On Fri, 20 Mar 2009 14:43:43 -0400, "EXT"
wrote:

wrote:
We have a long gravel on clay driveway that is about 2 years old.
It has done fairly well until recently when we had a lot of rain
& snow. The gravel just got pushed down in the the
gel/slime/whatever and the driveway got in bad shape in a hurry.
This residential driveway has more traffic than a normal
residential driveway but it is limited to about 10-15 cars a day
and normal a normal residential delivery truck (USPS, UPS, FEDEX)
2 or so times a week.

I would appreciate any help with how to improve the driveway so we
won't have to frequently re-gravel it and then have it go bad in
the next long spell of wet weather.

Thanks for any help. (Is there a better place I could ask this
question?)


There is a lot of information that you do not supply. Was the clay
base
compacted,

No - except by construction trucks & modular carriers during
construction.
how thick is the gravel topping,

Not more than 3" originally, now zero in some places.
what type and size(s) of gravel used, was the gravel crushed gravel
or round river gravel,

The gravel ranges 3/4" to 1 1/2 inch. It is rounded brown river
gravel.
was the first layer of gravel a large size and then covered with
finer gravel,

No
do you have deep frost in your area, do you have snow and/or lots
of rain.

We are southeastern coastal Virginia, once every few years we have a
heavy snow. About half the winters have no snow. All time low is
0F, ground almost never freezes as deep as 1 foot. We have extended
periods of drought and lengthy periods of a lot of rain. Our road
really deteriorated after a recent snow, we'vd had lots of rain too.

Thanks again

That is what I can think of for now.


Two questions I forgot to ask: Is the driveway wide enough so that the
vehicle tires are not always running in the same spot causing a rut? Also
was the organic topsoil removed from under the driveway? Topsoil is a
surefire guaranteed failure as it is never stable and will just absorb the
gravel forever as the soil migrates up as mud and the gravel gets buried.

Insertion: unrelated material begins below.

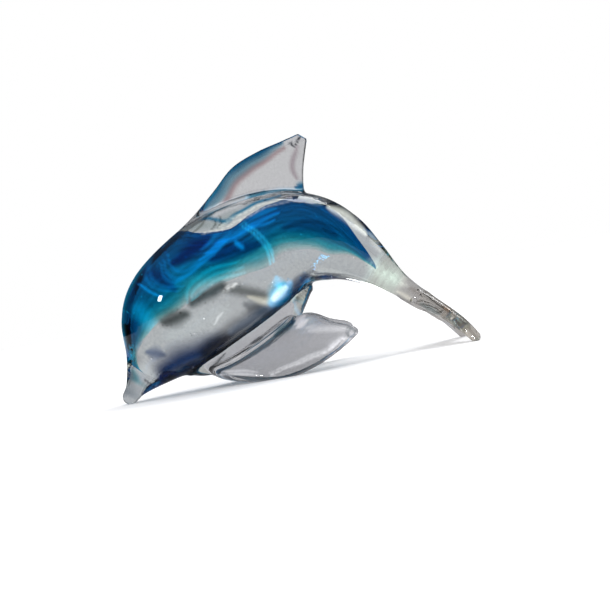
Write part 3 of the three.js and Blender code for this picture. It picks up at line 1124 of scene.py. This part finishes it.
SKIN_MARKS_AND_PAINTED_LIGHT = {
    # Painted refraction on the dorsal fin: the teal leading edge, the pale band and the pinkish lines
    # stand for the blue body and the room seen through the fin's rim and root. The gleams are painted
    # light, pale over the dark line at the root and blue beyond it. A dark mark sits at the tip.
    "sheared_dorsal_fin": (
        Touch(((-36.0, 86.0), (-27.5, 93.5), (-16.0, 104.5), (-1.4, 110.8), (11.6, 113.8)), 3.4,
              stain=(0.02, 0.38, 0.58), taper=0.45),
        Touch(((-33.0, 84.5), (-24.5, 92.0), (-14.0, 102.4), (-0.5, 108.6), (12.0, 112.6)), 4.4,
              stain=(0.50, 0.68, 0.76), taper=0.6),
        Touch(((-24.0, 83.0), (-22.5, 88.0), (-12.5, 99.6), (0.4, 105.8), (13.0, 110.2)), 2.8,
              stain=(0.80, 0.70, 0.71), taper=0.4),
        Touch(((-34.4, 86.5), (-26.7, 87.5), (-19.9, 88.7), (-11.0, 90.1)), 2.2,
              gleam=(0.34, 0.35, 0.37), side=NEAR, taper=0.2),
        Touch(((-11.0, 90.1), (-2.3, 90.9), (6.6, 90.2), (16.3, 88.3)), 1.6,
              gleam=(0.01, 0.12, 0.20), side=NEAR, taper=0.2),
        Touch(((-34.0, 87.0), (-26.0, 84.8), (-14.0, 88.8), (-2.0, 91.0)), 2.4,
              stain=(0.04, 0.38, 0.58), taper=0.2),
        Touch(((14.0, 90.0), (19.0, 90.5)), 3.4, stain=(0.03, 0.38, 0.6)),
        Touch(((15.5, 94.0), (15.0, 101.0), (19.5, 110.0)), 2.4, stain=(0.8, 0.75, 0.77)),
        Touch(((16.4, 112.4), (18.2, 110.6), (21.5, 114.2)), 0.8, stain=(0.1, 0.12, 0.16), taper=0),
    ),
    # On the casing, painted light: pale glows and crackled glints along the crest and the dorsal root
    # stand for highlights and caustics, with blue glows at the brow and the head's front and a faint
    # blue-grey glow low on the near side. Painted refraction: blue stains along the brow and the dorsal
    # root stand for the blue layer seen through the rim, and a grey wash over the clear pocket stands
    # for the room seen through it. Thin grey lines in the pocket and a dark loop are also drawn.
    "cased_body": (
        Touch(((29.0, 78.0), (36.5, 71.5), (43.5, 60.5)), 4.2, gleam=(0.62, 0.65, 0.60)),
        Touch(((45.5, 60.5), (49.5, 51.0)), 3.0, gleam=(0.22, 0.23, 0.20)),
        Touch(((16.0, 84.5), (26.0, 80.0)), 3.0, gleam=(0.10, 0.13, 0.11)),
        Touch(((-26.0, 77.0), (-16.0, 81.5), (-4.0, 84.5), (8.0, 84.8)), 1.6,
              gleam=(0.34, 0.36, 0.30), side=NEAR, crackle=True),
        Touch(((-34.4, 86.5), (-26.7, 87.5), (-19.9, 88.7), (-11.0, 90.1)), 2.4,
              gleam=(0.36, 0.37, 0.39), side=NEAR, taper=0.2),
        Touch(((-27.0, 83.5), (-16.0, 87.5), (-8.0, 89.0)), 3.0,
              gleam=(0.16, 0.155, 0.16), side=NEAR, taper=0.4),
        Touch(((-11.0, 90.1), (-2.3, 90.9), (6.6, 90.2), (16.3, 88.3)), 1.8,
              gleam=(0.01, 0.12, 0.20), side=NEAR, taper=0.2),
        Touch(((-37.0, 84.5), (-29.5, 82.4), (-21.5, 79.6), (-16.0, 82.6), (-6.0, 86.0), (6.0, 87.0)),
              1.9, stain=(0.02, 0.34, 0.54), gleam=(0.0, 0.02, 0.05), side=NEAR, taper=0.3),
        Touch(((-36.0, 86.0), (-30.0, 86.0)), 4.5, stain=(0.06, 0.36, 0.52), side=NEAR, taper=0),
        Touch(((-40.0, 77.0), (-34.0, 79.5), (-31.0, 84.0)), 1.2, stain=(0.5, 0.5, 0.46), side=NEAR),
        Touch(((-30.0, 76.0), (-27.0, 79.5), (-29.0, 83.0)), 0.9, stain=(0.4, 0.42, 0.4), side=NEAR),
        Touch(((-26.5, 77.0), (-24.0, 80.0), (-25.0, 83.5)), 0.8, stain=(0.4, 0.42, 0.4), side=NEAR),
        Touch(((12.0, 42.0), (15.6, 44.6), (17.6, 42.4), (15.2, 40.4)), 1.4,
              stain=(0.35, 0.38, 0.34), taper=0),
        Touch(((8.0, 39.0), (12.0, 42.5)), 2.4, gleam=(0.0, 0.16, 0.36), taper=0),
        Touch(((-84.5, 30.0), (-84.0, 42.0), (-76.0, 59.0), (-60.0, 73.5)), 5.0,
              gleam=(0.0, 0.10, 0.18), side=NEAR),
        Touch(((-79.6, 56.3), (-75.3, 63.2), (-65.9, 71.8), (-54.2, 78.4), (-43.0, 84.0)), 3.8,
              gleam=(0.0, 0.10, 0.22)),
        Touch(((-84.5, 24.0), (-85.0, 40.0), (-78.5, 57.0), (-66.0, 70.0), (-50.0, 79.5)), 5.0,
              stain=(0.06, 0.46, 0.68), gleam=(0.0, 0.03, 0.07), taper=0.4),
        Touch(((-30.0, 26.0), (-18.0, 31.5), (-2.0, 39.0)), 4.5, gleam=(0.05, 0.07, 0.10), side=NEAR,
              taper=0.3),
        Touch(((-38.0, 80.0), (-26.0, 79.0), (-16.0, 83.0)), 4.5, stain=(0.78, 0.84, 0.82), side=NEAR,
              taper=0.3),
        Touch(((-34.0, 75.2), (-24.0, 76.2), (-12.0, 80.2), (0.0, 82.8), (12.0, 83.2)), 1.3,
              gleam=(0.36, 0.36, 0.30), side=NEAR, crackle=True, taper=0.3),
        *TAIL_ROOT_PAINTED_LIGHT,
    ),
    # Painted refraction on the beak: a grey wash and a teal patch stand for the room and the blue seen
    # through it. A thin dark line crosses it near the joint.
    "drawn_beak": (
        Touch(((-82.5, 14.0), (-85.5, 6.5)), 4.5, stain=(0.72, 0.75, 0.77), taper=0),
        Touch(((-81.5, 16.5), (-80.0, 13.0)), 3.0, stain=(0.35, 0.7, 0.75), taper=0),
        Touch(((-76.2, 11.2), (-74.4, 8.4), (-73.1, 6.0)), 0.9, stain=(0.2, 0.22, 0.24), taper=0),
    ),
    "drawn_tail_stalk": TAIL_ROOT_PAINTED_LIGHT,
    # On the left fluke: a teal stain, a brown spot and a thin dark line, and over the whole blade a
    # grey-brown wash of painted shade with a faint glow of painted light.
    "left_tail_fluke": (
        Touch(((64.0, 22.4), (72.0, 15.4)), 2.6, stain=(0.55, 0.68, 0.72)),
        Touch(((74.0, 19.0), (77.6, 15.5)), 2.0, stain=(0.5, 0.28, 0.14), taper=0.3),
        Touch(((80.8, 11.4), (81.6, 9.6), (83.6, 8.6)), 0.8, stain=(0.3, 0.36, 0.38), taper=0),
        Touch(((60.0, 29.0), (72.0, 18.0), (86.0, 4.0)), 12.0, stain=(0.86, 0.855, 0.84),
              gleam=(0.075, 0.070, 0.062), taper=0),
    ),
    # Painted light on the near flipper: thin glows along its edges and a broad faint glow over the blade
    # stand for its highlights. The teal patch at the root is painted refraction of the blue seen through
    # it. Thin dark lines and a loop at the tip are also drawn.
    "left_flipper": (
        Touch(((-15.0, 3.0), (0.0, 5.4), (14.0, 9.6), (24.5, 14.2)), 1.1, gleam=(0.30, 0.30, 0.31)),
        Touch(((-40.0, 8.0), (-10.0, 14.0), (28.0, 15.0)), 16.0, gleam=(0.045, 0.045, 0.048), taper=0),
        Touch(((8.0, 19.5), (19.0, 19.0), (29.0, 16.5)), 2.6, gleam=(0.16, 0.16, 0.165)),
        Touch(((17.0, 11.5), (29.0, 15.0)), 3.6, gleam=(0.10, 0.10, 0.105), taper=0.3),
        Touch(((-41.0, 7.0), (-30.0, 4.8), (-20.0, 3.6)), 1.0, gleam=(0.30, 0.30, 0.31)),
        Touch(((-9.0, 21.0), (0.5, 25.1)), 4.0, stain=(0.16, 0.38, 0.46)),
        Touch(((2.0, 22.0), (7.5, 24.5)), 2.6, gleam=(0.30, 0.28, 0.29)),
        Touch(((-21.8, 17.6), (-15.4, 21.0)), 1.6, stain=(0.12, 0.14, 0.16)),
        Touch(((-43.0, 8.0), (-41.0, 12.0), (-35.0, 16.0)), 1.4, stain=(0.2, 0.22, 0.22)),
        Touch(((25.6, 14.6), (27.2, 17.4), (29.4, 15.6), (27.6, 13.4), (25.8, 14.4)), 0.8,
              stain=(0.2, 0.26, 0.28), taper=0),
    ),
    # Painted shade and light on the belly gather: a dark olive band and faint dark and pale glows stand
    # for the room seen through it by refraction, and a blue glow stands for the blue back.
    "belly_bit": (
        Touch(((-44.0, 12.0), (-30.0, 17.6), (-14.0, 24.6), (4.0, 36.0)), 3.0,
              stain=(0.55, 0.56, 0.52), taper=0.2),
        Touch(((-36.0, 12.5), (-20.0, 18.5), (-4.0, 27.0), (4.0, 32.0)), 1.8,
              gleam=(0.05, 0.07, 0.05), taper=0.2),
        Touch(((3.0, 40.0), (2.6, 33.0), (4.0, 27.0)), 1.8, gleam=(0.0, 0.10, 0.20), taper=0.2),
        Touch(((-10.0, 27.0), (-2.0, 32.5), (5.0, 38.0)), 2.0, gleam=(0.30, 0.30, 0.24)),
    ),
}
# Where the seeds lie thickest; here the first number of each gleam is how thick they lie, not light.
SEED_TRAILS = (
    Touch(((-62.0, 37.0), (-50.0, 41.5), (-36.0, 47.5), (-22.0, 49.5), (-8.0, 50.0)), 5.0,
          gleam=(9.0, 0, 0), side=NEAR, taper=0.2),
    Touch(((-50.0, 26.0), (-40.0, 30.0)), 6.0, gleam=(2.0, 0, 0), side=NEAR),
    Touch(((-74.0, 20.0), (-70.0, 12.0)), 6.0, gleam=(3.0, 0, 0), side=NEAR, taper=0),
)
PLAIN_TINT = (0.97, 0.97, 0.97)
# Each gather's own faint tint, darkened into painted shade: the clear glass is greyed to stand for a
# grey room seen through it, and the near flipper and fluke are greyer than the far ones.
GATHER_TINTS_AND_SHADE = {
    "cased_body": (0.90, 0.92, 0.92),
    "drawn_beak": (0.86, 0.88, 0.89),
    "left_flipper": (0.87, 0.87, 0.875),
    "right_flipper": (0.90, 0.90, 0.905),
    "belly_bit": (0.76, 0.77, 0.74),
    "drawn_tail_stalk": (0.85, 0.84, 0.82),
    "left_tail_fluke": (0.82, 0.80, 0.78),
    "right_tail_fluke": (0.86, 0.84, 0.82),
}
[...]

3" of rounded river gravel is not enough, especially with an uncompacted
base. You need several inches of coarse crushed gravel as a base. Rounded
gravel does not lock together, it rolls, moves and slides about as traffic
goes over it, crushed gravel has sharp edges and will jam together and hold
up better. You need a foot or more of quality gravel. One technique I have
seen is to use a heavy duty landscape type fabric to separate the clay from
the aggregate. I have a driveway that is 16 feet wide, built on a clay base,
in a high water area. I have a foot of old highway gravel and ashpalt pieces
covered with 6" of 2" crusher run limestone (this has all the crushed
limestone fines inbetween the stone causing it to harden when compacted into
a soft concrete), another 6" of 3/4" crusher run limestone and topped with
limestone screenings (the dust that is separated from the crushed gravel). I
can handle fully loaded concrete redimix trucks without a depression, only a
scuff on the surface which heals over.